Response from Dr. Wohl
Your virus is resistant to many of the drugs currently available to treat HIV. In addition, your CD4 cell count, although stable, is low. Persistently low CD4 cell counts along with continued high levels of HIV virus are not good for the body. Dementia, cancers, kidney, liver disease, etc have been associated with persistent immunosuppression and unchecked HIV in the blood. Some of these you may be at more risk for with older age.
That is the bad news. The good news is that there are a slew of new meds that may work for you. TMC114, now called darunavir (Prezista) is a protease inhibitor that is active against many strains of HIV that are drug resistant. A genotype will let your doctor know whether the mutations you harbor are likely to impact darunavir activity. In a recent series of studies, taking darunavir with another agent that has activity against the virus was found to lead to more success in suppressing HIV than when darunavir was acting solo (no surprise). For example, those who had never taken Fuzeon and took it with darunavir tended to do better than those who did not take Fuzeon. IF daurnavir looks like it will not work, tipranavir (Aptivus) might as these drugs do have somewhat disparate patterns of resistance.

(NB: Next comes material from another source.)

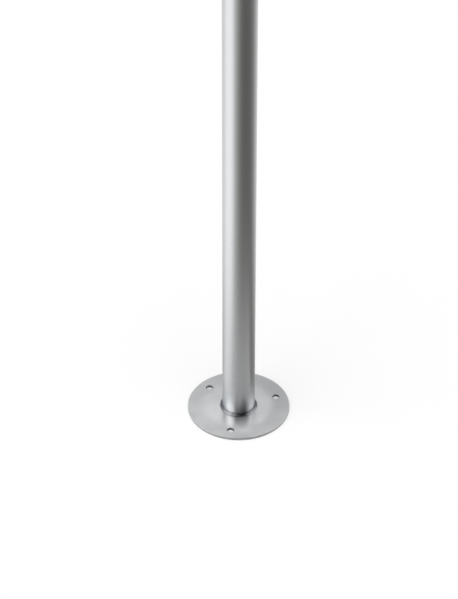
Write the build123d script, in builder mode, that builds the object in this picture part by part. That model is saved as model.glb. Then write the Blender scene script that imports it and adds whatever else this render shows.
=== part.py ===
from build123d import *
import os

# A floor-mounted flagpole in stainless steel: a plain round tube that stands in the bore of a thin
# round flange, joined to it by a fillet weld round its foot, and closed at the top by a low domed cap.
# The origin is the centre of the flange's flat underside, with +Z up the pole. Millimetres.

# Whole pole
OVERALL_HEIGHT = 2400.0

# Tube
TUBE_DIAMETER = 50.8
TUBE_WALL = 2.0
TUBE_END_CLEARANCE = 0.5

# Flange
FLANGE_DIAMETER = 160.0
FLANGE_THICKNESS = 4.0
RIM_EASE = 0.5
SEAT_CLEARANCE = 0.2
SEAT_EASE = 0.4

# Anchor holes, counted anticlockwise from +X as seen from above
ANCHOR_COUNT = 3
ANCHOR_HOLE_DIAMETER = 10.5
ANCHOR_CIRCLE_DIAMETER = 124.0
ANCHOR_START_ANGLE = 18.0
ANCHOR_EASE = 0.4

# Fillet weld, as wide on the flange as it is high on the tube, with a slightly hollow face
WELD_LEG = 4.0
WELD_HOLLOW = 0.5

# Top cap, turned from solid bar
CAP_RISE = 8.0
CAP_BRIM = 2.5
SPIGOT_WALL = 2.5
SPIGOT_LENGTH = 30.0
SPIGOT_CLEARANCE = 0.1
SPIGOT_LEAD_IN = 0.8

TUBE_RADIUS = TUBE_DIAMETER / 2
TUBE_BORE_RADIUS = TUBE_RADIUS - TUBE_WALL
TUBE_TOP = OVERALL_HEIGHT - CAP_RISE
TUBE_LENGTH = TUBE_TOP - TUBE_END_CLEARANCE
FLANGE_RADIUS = FLANGE_DIAMETER / 2
SEAT_RADIUS = TUBE_RADIUS + SEAT_CLEARANCE
ANCHOR_HOLE_RADIUS = ANCHOR_HOLE_DIAMETER / 2
SPIGOT_RADIUS = TUBE_BORE_RADIUS - SPIGOT_CLEARANCE
SPIGOT_BORE_RADIUS = SPIGOT_RADIUS - SPIGOT_WALL
SIZE_TOLERANCE = 0.01


def rings(part, radius):
    """Round edges of a part that have the given radius, the lowest first."""
    found = part.edges().filter_by(GeomType.CIRCLE)
    return found.filter_by(lambda edge: abs(edge.radius - radius) < SIZE_TOLERANCE).sort_by(Axis.Z)


os.makedirs("parts", exist_ok=True)

# Flange: a disc with a bore for the tube and a ring of anchor holes. Its rim and the holes are eased
# on both sides and the bore only beneath, because the weld covers its upper edge.
with BuildPart() as base_flange:
    with BuildSketch(Plane.XY):
        Circle(FLANGE_RADIUS)
        Circle(SEAT_RADIUS, mode=Mode.SUBTRACT)
        with PolarLocations(ANCHOR_CIRCLE_DIAMETER / 2, ANCHOR_COUNT, start_angle=ANCHOR_START_ANGLE):
            Circle(ANCHOR_HOLE_RADIUS, mode=Mode.SUBTRACT)
    extrude(amount=FLANGE_THICKNESS)
    chamfer(rings(base_flange, FLANGE_RADIUS), length=RIM_EASE)
    chamfer(rings(base_flange, ANCHOR_HOLE_RADIUS), length=ANCHOR_EASE)
    chamfer(rings(base_flange, SEAT_RADIUS)[0], length=SEAT_EASE)
base_flange.part.label = "base_flange"
export_step(base_flange.part, "parts/base_flange.step")

# Tube: stands through the bore and stops just short of the underside
with BuildPart() as mast_tube:
    with BuildSketch(Plane.XY.offset(TUBE_END_CLEARANCE)):
        Circle(TUBE_RADIUS)
        Circle(TUBE_BORE_RADIUS, mode=Mode.SUBTRACT)
    extrude(amount=TUBE_LENGTH)
mast_tube.part.label = "mast_tube"
export_step(mast_tube.part, "parts/mast_tube.step")

# Weld: a ring in the corner between the flange and the tube, which also closes the fit in the bore
with BuildPart() as foot_weld:
    with BuildSketch(Plane.XZ):
        with BuildLine():
            SagittaArc(
                (TUBE_RADIUS + WELD_LEG, FLANGE_THICKNESS),
                (TUBE_RADIUS, FLANGE_THICKNESS + WELD_LEG),
                WELD_HOLLOW,
            )
            Polyline(
                (TUBE_RADIUS, FLANGE_THICKNESS + WELD_LEG),
                (TUBE_RADIUS, FLANGE_THICKNESS),
                (TUBE_RADIUS + WELD_LEG, FLANGE_THICKNESS),
            )
        make_face()
    revolve(axis=Axis.Z)
foot_weld.part.label = "foot_weld"
export_step(foot_weld.part, "parts/foot_weld.step")

# Cap: a low dome as wide as the tube, whose shoulder sits on the end of the tube and whose hollow
# spigot reaches down inside it
cap_section = Plane(origin=(0, 0, TUBE_TOP), x_dir=(1, 0, 0), z_dir=(0, -1, 0))
with BuildPart() as top_cap:
    with BuildSketch(cap_section):
        with BuildLine():
            TangentArc((0, CAP_RISE), (TUBE_RADIUS, CAP_BRIM), tangent=(1, 0))
            Polyline(
                (TUBE_RADIUS, CAP_BRIM),
                (TUBE_RADIUS, 0),
                (SPIGOT_RADIUS, 0),
                (SPIGOT_RADIUS, -SPIGOT_LENGTH),
                (SPIGOT_BORE_RADIUS, -SPIGOT_LENGTH),
                (SPIGOT_BORE_RADIUS, 0),
                (0, 0),
                (0, CAP_RISE),
            )
        make_face()
    revolve(axis=Axis.Z)
    chamfer(rings(top_cap, SPIGOT_RADIUS)[0], length=SPIGOT_LEAD_IN)
top_cap.part.label = "top_cap"
export_step(top_cap.part, "parts/top_cap.step")
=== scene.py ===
"""The looks of a floor-mounted stainless flagpole: its tube, round flange, fillet weld and cap.

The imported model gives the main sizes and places, and the rest are named below. Each piece is drawn
again here as a fine surface with eased edges, and gets a steel finish of its own. All lengths are in
metres.
"""
import math
from types import SimpleNamespace

import bmesh
import bpy
import numpy as np
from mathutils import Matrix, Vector


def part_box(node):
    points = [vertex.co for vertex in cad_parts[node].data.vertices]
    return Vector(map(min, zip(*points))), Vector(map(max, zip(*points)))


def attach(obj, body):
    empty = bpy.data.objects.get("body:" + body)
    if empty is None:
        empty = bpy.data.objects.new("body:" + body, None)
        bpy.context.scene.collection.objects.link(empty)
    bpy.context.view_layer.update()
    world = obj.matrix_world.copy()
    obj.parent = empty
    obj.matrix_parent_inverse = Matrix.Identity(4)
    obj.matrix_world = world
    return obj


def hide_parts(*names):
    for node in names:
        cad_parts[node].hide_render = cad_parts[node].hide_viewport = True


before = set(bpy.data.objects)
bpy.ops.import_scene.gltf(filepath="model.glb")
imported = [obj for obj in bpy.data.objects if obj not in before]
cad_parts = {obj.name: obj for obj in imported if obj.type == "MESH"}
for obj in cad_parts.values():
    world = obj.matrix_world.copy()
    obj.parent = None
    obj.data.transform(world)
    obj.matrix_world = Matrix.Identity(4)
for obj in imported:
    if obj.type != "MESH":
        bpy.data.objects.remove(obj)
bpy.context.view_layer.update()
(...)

In addition to Fuzeon though there are two new medications that also hold promise - one more than the other. TMC125 is a new agent in expanded access now in the US that works against virus resistant to efavirenz, nevirapine and delavirdine (non-nukes). Problem is that with the heaping on of non-nuke mutations, TMC125 loses effect. You have been on delavirdine for a long while and I would be concerned that TMC125 may no longer be for you but, again, a genotype and a smart doc can figure this out. The other med is the Merck integrase inhibitor. This should definitely work. It also is available via expanded access.
So, I would consider using darunavir/ritonavir (if genotype favorable, if not consider tipranavir), integrase inhibitor, AZT/3TC (just to help keep the virus mutated and less fit to these meds), Fuzeon and possibly TMC125 (again depends on resistance). You could start on this kick-ass regimen and if have trouble with Fuzeon, stop it. You would need to take this absolutely exactly as directed to avoid further trouble. Were sucvh trouble to emerge, there are other drugs in the pipeline to come to the rescue but not many. This will be your best shot (no pun intended) for a while.